In a cloud environment, organisations can better and more reliably apply machine learning due to faster access and processing of the data. However, many organisations are struggling to keep up with the pace of innovation in the marketplace, which can be seen in a lack of expertise in machine learning. Training and hiring the right skills are key to tackling this and keeping up with the pace of change. Organisations need to empower their people to run analytics on their own rather than consuming analytics produced by someone else. Data democratisation must become an ongoing, core focus – if there are only a select few people working with the data, such as the data team, it’s only being used to a small percentage of its potential. Whereas, enabling data accessibility, regardless of technical knowledge, will help teams to make the most of their data. The easier it is for people to access the data, the more they will utilise it and realise its full potential. An active step toward a data culture is crucial and, for this to happen, the data platform and data within it must be accessible, understood, and trusted.
To overcome these obstacles, a modern data analytics platform that is open, flexible and empowers teams to make faster, better informed decisions with a cohesive view of all data, is needed.
Data warehouses have been a popular option since the 1980s, and revolutionised the data world we live in, enabling business intelligence tools to be plugged in to ask questions about the past, but looking at future insights is more difficult, and there are restrictions to the volume and formats of the data that can be analysed. Another option is data lakes, which on the other hand enable artificial intelligence (AI) to be utilised to ask questions about future scenarios. However, data lakes also have a weakness in that all data can be stored, cleaned and analysed, but can be quickly disorganised and become ‘data swamps’. Taking the best of both options, a new data architecture is emerging. Lakehouses are a technological breakthrough that finally allows businesses to both look to future scenarios and back to the past in the same space, at the same time, revolutionising the future of data capabilities. It’s the solution enterprises have been calling out for throughout the last decade at least; by combining the best elements of the data warehouse and data lake, the lakehouse enables enterprises to implement a superior data strategy, achieve better data management, and squeeze the full potential out of their data.
Another important focus area that cannot be overlooked is the simplicity of data platforms. They need to be easy to use with flexible architecture to easily meet business needs, without requiring redesigning, restructuring, or extensive data knowledge. There should also be an element of openness within the data platform. Open platforms allow other vendors to join and innovate on top of what is already available. A lot of modifications can be made on open platforms, meaning innovation and openness go hand in hand, which is very much needed at this time.
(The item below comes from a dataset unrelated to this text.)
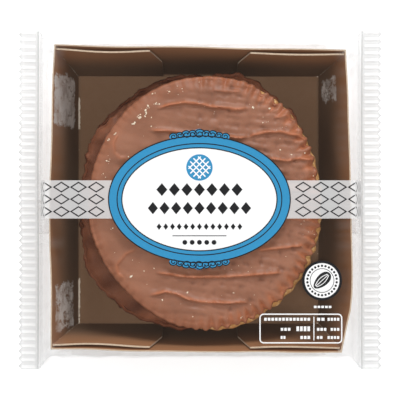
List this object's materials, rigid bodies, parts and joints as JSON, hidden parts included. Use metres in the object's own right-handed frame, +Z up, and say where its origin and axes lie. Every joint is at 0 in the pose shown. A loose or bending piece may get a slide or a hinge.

Innovation and the sheer pace of change in data and analytics is accelerating rapidly – enterprises and their data teams must keep up if they are to capture the vast opportunities data presents and remain competitive. Through open and simple data platforms with more accessible and easy to understand data, as part of a successful data culture, more and more organisations can excel at delivering on their data strategy and realising the full potential of their data.